Lead Forecaster Daniel Crawley
Good Tuesday morning to everyone, it has been a very active last 48 hours across the Western Carolinas. Over the weekend our forecast team gave a head’s up on the potential of significant rainfall across the region and that has verified to this point. A non-tropical feature moved northeast from the Gulf Coast toward the Southern Appalachians and it produced abundant rainfall on Monday.
We also had a severe weather threat that came along with the heavy rain due to surface instability, a wedge boundary and strengthening flow at the 850mb level (5,000 ft). There was a tornado that touched down near Chesnee South Carolina yesterday evening which is just minutes away from the NC/SC State Line with Rutherford County. Survey crews will examine the damage later on to see how strong the tornado was.
The rotation and debris signature aloft made it into extreme Southern Rutherford County and Southwest Cleveland County but we have yet to receive any reports indicative of a tornado touchdown in those locations.
The rainfall was the main story for us in the coverage area. It all started Sunday afternoon with a line of strong to severe thunderstorms that trained along the Interstate 40 Cooridor dumping heavy rain and then on Monday as the non-tropical feature approached, upslope flow brought widespread rainfall.
These maps below are from CoCoRaHS observers in the coverage area. The amounts cover a 48 hour period…
More Rain Chances In The Offering?…
While the significant rain has been very beneficial to drought areas, it appears that we are only going to see a brief drying spell.
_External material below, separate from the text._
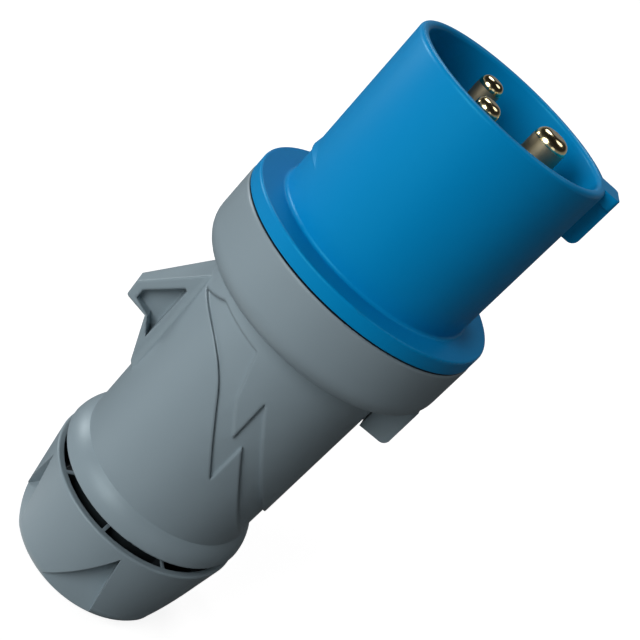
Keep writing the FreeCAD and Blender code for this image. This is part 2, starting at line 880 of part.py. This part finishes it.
# Storm figure: a flash that starts at the hook and runs round to 6 o'clock, on both sides
def make_figure():
    body = new_body("figure_prism")

    # a point of the figure: the angle round the neck and the drop below the collar
    def point(angle, drop):
        return neck_low_radius * cosine(angle), collar_base - drop

    beyond = neck_low_radius + 1
    shape = outline(body, "figure_outline", "XZ_Plane", [
        point(168, 7.7) + (-size("figure_arc"),),
        point(107.7, 16.6),
        point(79.3, 31.9),
        point(79, 21.8),
        (beyond, collar_base - 49.7),
        (beyond, collar_base - 41.6),
        point(86.9, 11.1),
        point(86.4, 21.3),
        point(99.3, 14.4),
        point(108.3, 4.4),
        point(142.5, 3.8),
    ])
    pad(body, "figure_prism_shape", shape, 2 * collar_radius, middle=True)
    keep = doc.addObject("Part::Cone", "figure_keep")
    bind(keep, "Radius1", neck_low_radius - size("figure_depth"))
    bind(keep, "Radius2", neck_top_radius - size("figure_depth"))
    bind(keep, "Height", collar_base - flare_top)
    bind(keep, "Placement.Base.z", flare_top)
    reach = doc.addObject("Part::Cone", "figure_reach")
    bind(reach, "Radius1", neck_low_radius + 0.2)
    bind(reach, "Radius2", neck_top_radius + 0.2)
    bind(reach, "Height", collar_base - flare_top)
    bind(reach, "Placement.Base.z", flare_top)
    skin = doc.addObject("Part::Cut", "figure_skin")
    skin.Base = reach
    skin.Tool = keep
    figure = doc.addObject("Part::Common", "figure_tool")
    figure.Base = skin
    figure.Tool = body
    return figure


# Locking slide: a block flush with the collar, its tongue in the notch of the skirt
def make_locking_slide():
    body = new_body("locking_slide")
    half = size("slide_width") / 2
    inner = neck_top_radius + size("slide_clearance")
    outer = collar_radius - size("slide_inset")
    inner_x = root(inner * inner - half * half)
    outer_x = root(outer * outer - half * half)
    top = collar_base - size("slide_gap")
    block = outline(body, "slide_outline", "XY_Plane", [
        (inner_x, -half),
        (outer_x, -half, outer),
        (outer_x, half),
        (inner_x, half, -inner),
    ], offset=top)
    raised = pad(body, "slide_block", block, size("slide_height"), reverse=True)
    bottom = top.value - sizes["slide_height"]
    softened = fillet_edges(
        body, "slide_round", raised, size("slide_round"),
        lambda edge: abs(edge.BoundBox.ZMin - bottom) < 0.01 and edge.BoundBox.ZMax < bottom + 0.01
        and edge.BoundBox.XMin > outer_x.value - 0.01)
    body.Tip = softened
    tongue_half = size("tongue_width") / 2
    tongue = outline(body, "tongue_outline", "XY_Plane",
                     rectangle(tongue_inner, tongue_outer,
                               -tongue_half, tongue_half),
                     offset=top - 1)
    pad(body, "tongue", tongue, skirt_bottom + size("tongue_reach") - top + 1)
    return body


# Gland nut: double wall with ribs between, cone outside with five grip facets
def make_gland_nut():
    body = new_body("gland_nut")
    edge = size("nut_edge")
    revolve(body, "nut_wall", [
        (size("nut_hole"), 0),
        (nut_low_radius - size("nut_round"), 0, size("nut_round")),
        (nut_low_radius, size("nut_round")),
        (nut_top_radius, size("nut_height") - edge, edge),
        (nut_top_radius - edge, size("nut_height")),
        (thread_bore, size("nut_height")),
        (thread_bore, size("nut_end_wall")),
        (size("nut_hole"), size("nut_end_wall")),
    ])
    core_out = nut_top_radius - size("core_wall")
    pitch = 360 / size("rib_count")
    half_out = (pitch - 57.3 * size("rib_width") / core_out) / 2
    half_in = (pitch - 57.3 * size("rib_width") / sleeve_core) / 2
    middle = pitch / 2 - size("rib_turn")
    low_out, high_out = polar(core_out, middle - half_out), polar(core_out, middle + half_out)
    low_in, high_in = polar(sleeve_core, middle - half_in), polar(sleeve_core, middle + half_in)
    core = outline(body, "core_outline", "XY_Plane", [
        (low_out[0], low_out[1], core_out),
        high_out,
        (high_in[0], high_in[1], -sleeve_core),
        low_in,
    ], offset=size("nut_height"))
    cored = pocket(body, "core_pocket", core, size("nut_core_depth"))
    polar_copies(body, "core_pockets", [cored], size("rib_count"))
    taper = math.degrees(math.atan2(sizes["nut_taper"], sizes["nut_height"] - sizes["nut_round"]))
    height = size("nut_height") - size("facet_top")
    facet = outline(body, "facet_outline", "XZ_Plane", [
        (size("facet_apex"), height, -size("facet_arc")),
        (-size("facet_left"), 0),
        (-size("facet_left"), -2),
        (size("facet_right"), -2),
    ])
    foot = nut_low_radius - (nut_top_radius - nut_low_radius) * 0.23
    facet.AttachmentOffset = FreeCAD.Placement(
        FreeCAD.Vector(0, 0, 0), FreeCAD.Rotation(FreeCAD.Vector(1, 0, 0), -taper))
    bind(facet, "AttachmentOffset.Base.z", foot - size("facet_depth"))
    flat = pocket(body, "facet", facet, 6, reverse=True)
    polar_copies(body, "facets", [flat], size("facet_count"))
    return body


# Slip washer on the nut's end wall
def make_slip_washer():
    body = new_body("slip_washer")
    low = size("nut_end_wall") + size("washer_gap")
    high = low + size("washer_thickness")
    revolve(body, "washer_shape", rectangle(size("washer_bore"), ring_radius, low, high))
    return body


# Clamp ring: base ring with claws that stand inside the handle's tube
def make_clamp_ring():
    body = new_body("clamp_ring")
    claw_inner = claw_outer - size("claw_wall")
    revolve(body, "ring_shape", [
        (claw_inner, ring_low),
        (ring_radius, ring_low),
        (ring_radius, ring_high),
        (claw_outer, ring_high),
        (claw_outer, claw_top),
        (claw_inner, claw_top),
    ])
    half = size("claw_slot") / 2
    slot = outline(body, "claw_slot_outline", "XY_Plane",
                   rectangle(claw_inner - 1, claw_outer + 1, -half, half),
                   offset=claw_top)
    cut = pocket(body, "claw_slot", slot, size("claw_length"))
    polar_copies(body, "claw_slots", [cut], size("claw_count"))
    return body


# Cable seal: a rubber bush inside the claws, with a collar over their ends
def make_cable_seal():
    body = new_body("cable_seal")
    outer = claw_outer - size("claw_wall") - size("seal_fit")
    collar_low = claw_top + size("seal_fit")
    revolve(body, "seal_shape", [
        (seal_bore, ring_low + size("seal_fit")),
        (outer, ring_low + size("seal_fit")),
        (outer, collar_low),
        (claw_outer, collar_low),
        (claw_outer, collar_low + size("seal_collar")),
        (seal_bore, collar_low + size("seal_collar")),
    ])
    return body


pieces = {
    "shroud": make_shroud(),
    "body_seal": make_body_seal(),
    "contact_carrier": make_carrier(),
    "handle": make_handle(),
    "locking_slide": make_locking_slide(),
    "gland_nut": make_gland_nut(),
    "slip_washer": make_slip_washer(),
    "clamp_ring": make_clamp_ring(),
    "cable_seal": make_cable_seal(),
    "carrier_screw_left": make_carrier_screw("left", 1),
    "carrier_screw_right": make_carrier_screw("right", -1),
}
for name, angle, pin, barrel, past_mouth in stations:
    pieces["pin_" + name] = make_pin(name, angle, pin, barrel, past_mouth)
    pieces["terminal_screw_" + name] = make_terminal_screw(name, angle)
    pieces["clamp_leaf_" + name] = make_leaf(name, angle)
doc.recompute()

for thing in doc.Objects:
    if "Invalid" in thing.State or "Error" in thing.State:
        raise RuntimeError("%s did not build: %s" % (thing.Name, thing.State))
os.makedirs("parts", exist_ok=True)
for name, piece in pieces.items():
    piece.Label = name
    shape = piece.Shape
    if shape.isNull() or not shape.isValid():
        raise RuntimeError("%s has no valid shape" % name)
    shape.exportStep("parts/%s.step" % name)
    box = shape.BoundBox
    print("%-24s solids %d volume %9.1f z %7.2f to %7.2f r %6.2f" % (
        name, len(shape.Solids), shape.Volume, box.ZMin, box.ZMax, max(box.XMax, -box.XMin)))
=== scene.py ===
import math
import bpy
from mathutils import Matrix, Vector

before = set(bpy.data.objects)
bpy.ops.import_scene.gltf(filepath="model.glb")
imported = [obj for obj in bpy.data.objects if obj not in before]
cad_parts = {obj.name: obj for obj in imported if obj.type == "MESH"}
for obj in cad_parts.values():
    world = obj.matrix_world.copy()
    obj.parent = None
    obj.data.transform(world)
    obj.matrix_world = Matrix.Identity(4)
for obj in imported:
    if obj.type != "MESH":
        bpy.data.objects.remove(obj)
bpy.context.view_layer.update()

mm = 0.001
print("frame loaded")


# shader maths on sockets: a Signal is a value or colour on its way to another node
class Signal:
    def __init__(self, recipe, socket):
        self.recipe = recipe
        self.socket = socket

    def mathNode(self, operation, first, second):
        return self.recipe.node("ShaderNodeMath", {"operation": operation}, {0: first, 1: second})

    def __add__(self, other):
        return self.mathNode("ADD", self, other)

    def __radd__(self, other):
        return self.mathNode("ADD", other, self)

    def __sub__(self, other):
        return self.mathNode("SUBTRACT", self, other)

    def __rsub__(self, other):
        return self.mathNode("SUBTRACT", other, self)

    def __mul__(self, other):
        return self.mathNode("MULTIPLY", self, other)

    def __rmul__(self, other):
        return self.mathNode("MULTIPLY", other, self)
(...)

Clouds are going to hang tough for Tuesday so that may limit sunshine. Wednesday will be a bit warmer but already organizing by then will be the next upper level feature across the Plains. This will impact our weather by Thursday…
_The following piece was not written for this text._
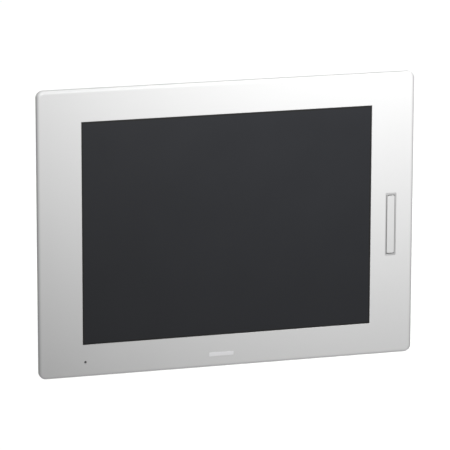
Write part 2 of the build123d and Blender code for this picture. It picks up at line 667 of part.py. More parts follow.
NODES["backup_battery"] = rod(BATTERY_X, BATTERY_Z, 10.0, BOARD_TOP + 1.6, BOARD_TOP + 4.8)


# ---------------------------------------------------------------- sockets on the main board
def network_socket(x):
    """A shielded modular socket whose mouth faces down."""
    z_mouth = -COVER_H / 2 + 0.4
    y0, y1 = BOARD_TOP, BOARD_TOP + 13.5
    jack = block(x - 8, x + 8, y0, y1, z_mouth, z_mouth + 21)
    jack -= block(x - 5.95, x + 5.95, y0 + 3.2, y0 + 10.2, z_mouth - 1, z_mouth + 12.5)
    return jack - block(x - 3.1, x + 3.1, y0 + 1.6, y0 + 4, z_mouth - 1, z_mouth + 9)


def power_socket():
    """A three-way header for a plug-in screw terminal, mouth down."""
    z_mouth = -COVER_H / 2 - 0.6
    y0, y1 = BOARD_TOP, BOARD_TOP + 11.0
    body = block(POWER_X - 10.2, POWER_X + 10.2, y0, y1, z_mouth, z_mouth + 18)
    return body - block(POWER_X - 8.9, POWER_X + 8.9, y0 + 1.5, y1 - 1.3, z_mouth - 1, z_mouth + 15)


def serial_shell():
    """The nine-way connector's flange and D-shaped shell, facing down."""
    z_in = COVER_INNER_Z
    y = BOARD_TOP + 6.3
    shell = block(SERIAL_X - 15.4, SERIAL_X + 15.4, y - 6.2, y + 6.2, z_in + 0.1, z_in + 0.9)
    shell += block(SERIAL_X - 9.4, SERIAL_X + 9.4, y - 4.9, y + 4.9, z_in - 5.6, z_in + 0.5)
    shell -= block(SERIAL_X - 8.9, SERIAL_X + 8.9, y - 4.4, y + 4.4, z_in - 7, z_in + 2)
    for side in (-1, 1):
        shell -= rod_z(SERIAL_X + side * 12.5, y, 1.55, z_in - 1, z_in + 2)
    return shell


def serial_insert():
    """The insulator with its nine pins."""
    z_in = COVER_INNER_Z
    y = BOARD_TOP + 6.3
    insert = block(SERIAL_X - 8.8, SERIAL_X + 8.8, y - 4.3, y + 4.3, z_in + 0.2, z_in + 10)
    for row, count in ((-1, 4), (1, 5)):
        for i in range(count):
            x = SERIAL_X + (i - (count - 1) / 2) * 2.77
            insert += rod_z(x, y + row * 1.42, 0.5, z_in - 5.0, z_in + 1)
    return insert


def jack_screw(side):
    z_out = -COVER_H / 2
    x, y = SERIAL_X + side * 12.5, BOARD_TOP + 6.3
    nut = Pos(x, y, z_out - 2.5) * extrude(RegularPolygon(2.75, 6), amount=2.5)
    screw = nut + rod_z(x, y, 1.5, z_out - 0.5, z_out + 8)
    return screw - rod_z(x, y, 1.2, z_out - 3, z_out + 3)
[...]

Deep southerly flow will form on Thursday and the expectations are for more locally heavy rainfall to occur, starting first along the Eastern Escarpment and then spilling over into locations east of the mountains by Thursday night. Weather Prediction Center has highlighted the Southern Appalachians for a Slight Risk of Excessive Rainfall and a Marginal Risk for the rest of the coverage area.
Precipitation should end by Friday morning and that will lead to a much nicer Memorial Day Weekend across the region.